Une mise en oeuvre douloureuse
Le 2 juin 1992, le petit Danemark, tout à l'euphorie de sa victoire sur l'Allemagne en Coupe d'Europe de football, ose rejeter le traité par référendum. En France, sous la pression de l'opinion, le président François Mitterrand accepte à son tour le principe d'un référendum. Il s'ensuit une empoignade homérique avec un camp du Non conduit par le gaulliste Philippe Séguin et le socialiste Jean-Pierre Chevènement.
Déjà affleure le conflit entre démocratie et oligarchie, sous-jacent à l'Union monétaire. Ainsi arrive-t-il à Jacques Delors, président de la Commission européenne, de lancer à Quimper, le 28 août 1992 : « (Les partisans du Non) sont des apprentis sorciers. (...) Moi, je leur ferai un seul conseil : Messieurs, ou vous changez d'attitude, ou vous abandonnez la politique. Il n'y a pas de place pour un tel discours, de tels comportements, dans un vraie démocratie qui respecte l'intelligence et le bon sens des citoyens. »

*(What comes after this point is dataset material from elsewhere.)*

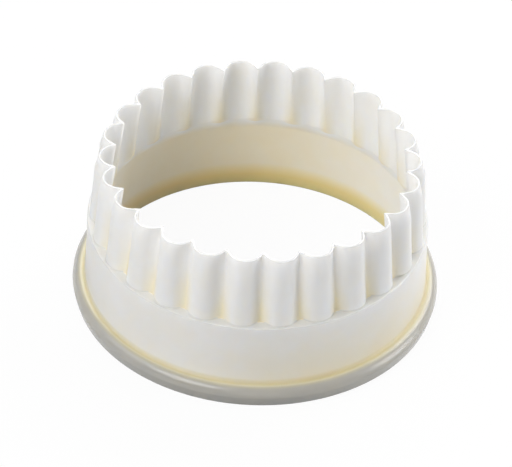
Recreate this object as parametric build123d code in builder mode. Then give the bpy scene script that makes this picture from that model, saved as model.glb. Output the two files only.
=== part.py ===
from build123d import *
import os
from math import cos, pi, radians, sin

# Fluted dough cutter, one plastic moulding that stands on its grip flange with the cutting edge up.
# The moulding is written as four rings that meet face to face on flat planes.
# Millimetres, +Z up, origin at the centre of the underside of the flange.

# Whole cutter
total_height = 35.0
flute_count = 26
pitch = 2 * pi / flute_count

# Grip flange, the thick rim that the palm presses on
flange_radius = 39.2
flange_height = 4.4
flange_top_round = 2.1
flange_foot_chamfer = 0.3
flange_corner_chamfer = 0.4
flange_bore_chamfer = 0.3
flange_split_height = 5.2

# Plain wall, a smooth band with a little draft on both sides
wall_outer_foot_radius = 36.6
wall_outer_top_radius = 36.1
bore_foot_radius = 35.1
bore_top_radius = 34.4
ledge_height = 18.9
ledge_chamfer = 0.4

# Cone inside the wall that leads the plain bore into the flutes
cone_foot_height = 16.6
cone_top_height = 20.7
cone_top_radius = 31.9

# Outside of the flutes: radius over the crests, radius in the valleys, and turn from a crest to its flank
flank_angle = 51.5
lip_height = 31.8
foot_crest_radius = 35.4
foot_valley_radius = 33.6
shoulder_crest_radius = 34.7
shoulder_valley_radius = 31.7
edge_crest_radius = 33.9
edge_valley_radius = 31.0

# Inside of the flutes: hollow behind each crest, sharp ridge behind each valley
hollow_flank_angle = 48.5
hollow_foot_radius = 33.8
hollow_edge_radius = 33.5
ridge_foot_radius = 32.1
ridge_edge_radius = 30.6
hollow_start_height = 17.0
hollow_overrun = 1.0


def between(height, low_height, low_value, high_height, high_value):
    """Value at a height on the straight line through two known heights."""
    share = (height - low_height) / (high_height - low_height)
    return low_value + share * (high_value - low_value)


def wall_outer_radius(height):
    return between(height, 0, wall_outer_foot_radius, ledge_height, wall_outer_top_radius)


def bore_radius(height):
    return between(height, 0, bore_foot_radius, cone_foot_height, bore_top_radius)


def cone_radius(height):
    return between(height, cone_foot_height, bore_top_radius, cone_top_height, cone_top_radius)


def flute_outline(crest_radius, valley_radius, flank_turn):
    """Closed outline of all flutes: a round nose at each crest, tangent flanks, a sharp valley between.

    The nose radius follows from the turn. Outlines with one turn loft to cones and flat flanks.
    """
    turn_cos = cos(radians(flank_turn))
    turn_sin = sin(radians(flank_turn))
    valley_x = valley_radius * cos(pitch / 2)
    valley_y = valley_radius * sin(pitch / 2)
    nose_radius = (valley_y * turn_sin - (crest_radius - valley_x) * turn_cos) / (1 - turn_cos)
    tangent_x = crest_radius - nose_radius * (1 - turn_cos)
    tangent_y = nose_radius * turn_sin
    for number in range(flute_count):
        turn = number * 360 / flute_count
        start = Vector(tangent_x, -tangent_y).rotate(Axis.Z, turn)
        crest = Vector(crest_radius, 0).rotate(Axis.Z, turn)
        finish = Vector(tangent_x, tangent_y).rotate(Axis.Z, turn)
        valley = Vector(valley_x, valley_y).rotate(Axis.Z, turn)
        next_start = Vector(tangent_x, -tangent_y).rotate(Axis.Z, turn + 360 / flute_count)
        ThreePointArc(start, crest, finish)
        Line(finish, valley)
        Line(valley, next_start)


def hollow_section(height):
    """Hollow side of the flutes at a height: radius behind the crests, radius at the ridges, turn."""
    hollow = between(height, ledge_height, hollow_foot_radius, total_height, hollow_edge_radius)
    ridge = between(height, ledge_height, ridge_foot_radius, total_height, ridge_edge_radius)
    return hollow, ridge, hollow_flank_angle


# Hollow side of the flutes, cut from the wall, the flutes and the lip alike
hollow_top_height = total_height + hollow_overrun
with BuildPart() as flute_hollow:
    with BuildSketch(Plane.XY.offset(hollow_start_height)):
        with BuildLine():
            flute_outline(*hollow_section(hollow_start_height))
        make_face()
    with BuildSketch(Plane.XY.offset(hollow_top_height)):
        with BuildLine():
            flute_outline(*hollow_section(hollow_top_height))
        make_face()
    loft(ruled=True)

# Grip flange, with the foot of the wall on it
with BuildPart() as grip_flange:
    with BuildSketch(Plane.XZ):
        corner_radius = wall_outer_radius(flange_height)
        with BuildLine():
            Polyline(
                (bore_foot_radius, 0),
                (flange_radius, 0),
                (flange_radius, flange_height),
                (corner_radius, flange_height),
                (wall_outer_radius(flange_split_height), flange_split_height),
                (bore_radius(flange_split_height), flange_split_height),
                close=True,
            )
        make_face()
        chamfer(vertices().sort_by_distance((flange_radius, 0))[0], flange_foot_chamfer)
        fillet(vertices().sort_by_distance((flange_radius, flange_height))[0], flange_top_round)
        chamfer(vertices().sort_by_distance((corner_radius, flange_height))[0], flange_corner_chamfer)
        chamfer(vertices().sort_by_distance((bore_foot_radius, 0))[0], flange_bore_chamfer)
    revolve(axis=Axis.Z)

# Plain wall, with the ledge that the flutes stand on and the cone inside it
with BuildPart() as plain_wall:
    with BuildSketch(Plane.XZ):
        with BuildLine():
            Polyline(
                (bore_radius(flange_split_height), flange_split_height),
                (wall_outer_radius(flange_split_height), flange_split_height),
                (wall_outer_top_radius, ledge_height),
                (cone_radius(ledge_height), ledge_height),
                (bore_top_radius, cone_foot_height),
                close=True,
            )
        make_face()
        chamfer(vertices().sort_by_distance((wall_outer_top_radius, ledge_height))[0], ledge_chamfer)
    revolve(axis=Axis.Z)
    add(flute_hollow.part, mode=Mode.SUBTRACT)

# Fluted wall, from the ledge up to the shoulder of the bevel
with BuildPart() as fluted_wall:
    with BuildSketch(Plane.XY.offset(ledge_height)):
        with BuildLine():
            flute_outline(foot_crest_radius, foot_valley_radius, flank_angle)
        make_face()
    with BuildSketch(Plane.XY.offset(lip_height)):
        with BuildLine():
            flute_outline(shoulder_crest_radius, shoulder_valley_radius, flank_angle)
        make_face()
    loft(ruled=True)
    add(flute_hollow.part, mode=Mode.SUBTRACT)
    with BuildSketch(Plane.XY.offset(ledge_height)):
        Circle(cone_radius(ledge_height))
    with BuildSketch(Plane.XY.offset(cone_top_height)):
        Circle(cone_top_radius)
    loft(ruled=True, mode=Mode.SUBTRACT)

# Cutting lip, where the outside draws in to a thin edge
with BuildPart() as cutting_lip:
    with BuildSketch(Plane.XY.offset(lip_height)):
        with BuildLine():
            flute_outline(shoulder_crest_radius, shoulder_valley_radius, flank_angle)
        make_face()
    with BuildSketch(Plane.XY.offset(total_height)):
        with BuildLine():
            flute_outline(edge_crest_radius, edge_valley_radius, flank_angle)
        make_face()
    loft(ruled=True)
    add(flute_hollow.part, mode=Mode.SUBTRACT)

os.makedirs("parts", exist_ok=True)

grip_flange.part.label = "grip_flange"
export_step(grip_flange.part, "parts/grip_flange.step")

plain_wall.part.label = "plain_wall"
export_step(plain_wall.part, "parts/plain_wall.step")

fluted_wall.part.label = "fluted_wall"
export_step(fluted_wall.part, "parts/fluted_wall.step")

cutting_lip.part.label = "cutting_lip"
export_step(cutting_lip.part, "parts/cutting_lip.step")
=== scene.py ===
import bpy
from math import cos, pi, radians, sin
from mathutils import Matrix, Vector


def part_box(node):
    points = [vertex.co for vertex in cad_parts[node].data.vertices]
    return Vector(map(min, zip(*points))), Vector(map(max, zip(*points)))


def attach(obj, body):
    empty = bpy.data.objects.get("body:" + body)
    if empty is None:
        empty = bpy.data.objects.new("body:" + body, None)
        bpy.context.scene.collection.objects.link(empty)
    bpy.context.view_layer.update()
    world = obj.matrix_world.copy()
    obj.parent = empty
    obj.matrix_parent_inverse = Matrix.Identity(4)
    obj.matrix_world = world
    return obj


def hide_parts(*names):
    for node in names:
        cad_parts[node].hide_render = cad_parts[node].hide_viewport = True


# Fluted dough cutter, one ivory plastic moulding that stands on its flange with the cutting edge up
# Metres, +Z up, one flute crest on +X

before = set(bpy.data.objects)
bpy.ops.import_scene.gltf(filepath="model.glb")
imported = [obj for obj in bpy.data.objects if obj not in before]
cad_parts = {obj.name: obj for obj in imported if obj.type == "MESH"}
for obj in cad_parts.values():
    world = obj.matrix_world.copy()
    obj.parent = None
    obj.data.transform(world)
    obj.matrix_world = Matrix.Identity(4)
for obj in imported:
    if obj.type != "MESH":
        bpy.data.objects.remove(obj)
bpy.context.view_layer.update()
mm = 0.001
weldReach = 0.001 * mm

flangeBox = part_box("grip_flange")
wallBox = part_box("plain_wall")
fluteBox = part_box("fluted_wall")
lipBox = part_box("cutting_lip")
flangeRadius = flangeBox[1].x
wallFootHeight = wallBox[0].z
wallFootRadius = wallBox[1].x
ledgeHeight = fluteBox[0].z
fluteFootRadius = fluteBox[1].x
shoulderHeight = lipBox[0].z
shoulderRadius = lipBox[1].x
totalHeight = lipBox[1].z
print("frame loaded, flange radius", round(flangeRadius, 5), "height", round(totalHeight, 5))


# Node helpers, shared by the shape tree and the materials
def link(tree, source, target):
    tree.links.new(source, target)


def mathNode(tree, operation, first, second=None, clamp=False):
    node = tree.nodes.new("ShaderNodeMath")
    node.operation = operation
    node.use_clamp = clamp
    for slot, value in enumerate((first, second)):
        if isinstance(value, bpy.types.NodeSocket):
            link(tree, value, node.inputs[slot])
        elif value is not None:
            node.inputs[slot].default_value = value
    return node.outputs[0]


# Cross-section of the moulding, corner by corner round the wall
# radius and height are at a crest, drop and rise lead from there to the valley beside it
shellSettings = {
    "flutes": 26,
    "columns per flute": 24,
    "steps in a round": 7,
    "step along the wall": 2.5 * mm,
    "nose share": 0.75,         # part of each half flute that the round nose takes
    "nose turn": 58,            # degrees from the crest to the flank
    "sharp above": 32,          # degrees
    "flange height": 4.4 * mm,
    "flange top round": 2.1 * mm,
    "flange inset": 0.12 * mm,  # the moulded edge lies this far inside the frame's widest radius
    "flange waist height": 2.3 * mm,
    "flange foot taper": 0.55 * mm,
    "flange foot round": 0.3 * mm,
    "corner round": 0.6 * mm,
    "bore round": 0.35 * mm,
    "bore foot radius": 35.1 * mm,
    "bore top radius": 34.4 * mm,
    "cone foot height": 16.6 * mm,
    "wall draft": 0.36 * mm,    # the plain wall draws in by this up to the ledge
    "ledge round": 0.45 * mm,
    "flute foot spread": 0.25 * mm,
    "flute foot depth": 2.0 * mm,
    "flute foot round": 0.45 * mm,
    "shoulder depth": 3.0 * mm,
    "edge radius": 33.9 * mm,
    "edge depth": 2.5 * mm,
    "edge thickness": 0.4 * mm,
    "edge round": 0.17 * mm,
    "ridge depth": 2.95 * mm,   # inside, at the edge
    "hollow foot radius": 33.8 * mm,
    "hollow foot height": 19.0 * mm,
    "ridge foot depth": 1.6 * mm,
    "ridge foot rise": 1.4 * mm,
    "cone round": 0.5 * mm,
    "soft valley share": 0.3,   # part of each half flute that the rounded valley takes
    "crisp valley share": 0.04,
}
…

« Le traité d’union européenne se traduira par plus de croissance, plus d’emplois, plus de solidarité, » écrit Michel Sapin, visionnaire ministre socialiste des Finances, dans Le Figaro (20 août 1992). Et Élisabeth Badinter, d'ordinaire plus mesurée, écrit dans Vu de gauche en septembre 1992 : « Le traité de Maastricht fait la quasi-unanimité de l’ensemble de la classe politique. Les hommes politiques que nous avons élus sont tout de même mieux avertis que le commun des mortels » (451).
Le traité est approuvé d'extrême justesse le 20 septembre 1992 (51% de oui) par le peuple français et il faudra la froide obstination des responsables politiques et des instances européennes pour qu'il se concrétise envers et contre tout.
L'année 1993 débute par la mise en oeuvre du Marché unique, avec la suppression des dernières barrières douanières. Cette avancée coïncide avec la première année de récession en Europe depuis la fin de la Seconde Guerre mondiale.
Les années suivantes se soldent par une croissance asthénique consécutive à la rigueur fiscale exigée par la mise en oeuvre de l'union monétaire et le lancement de l'euro.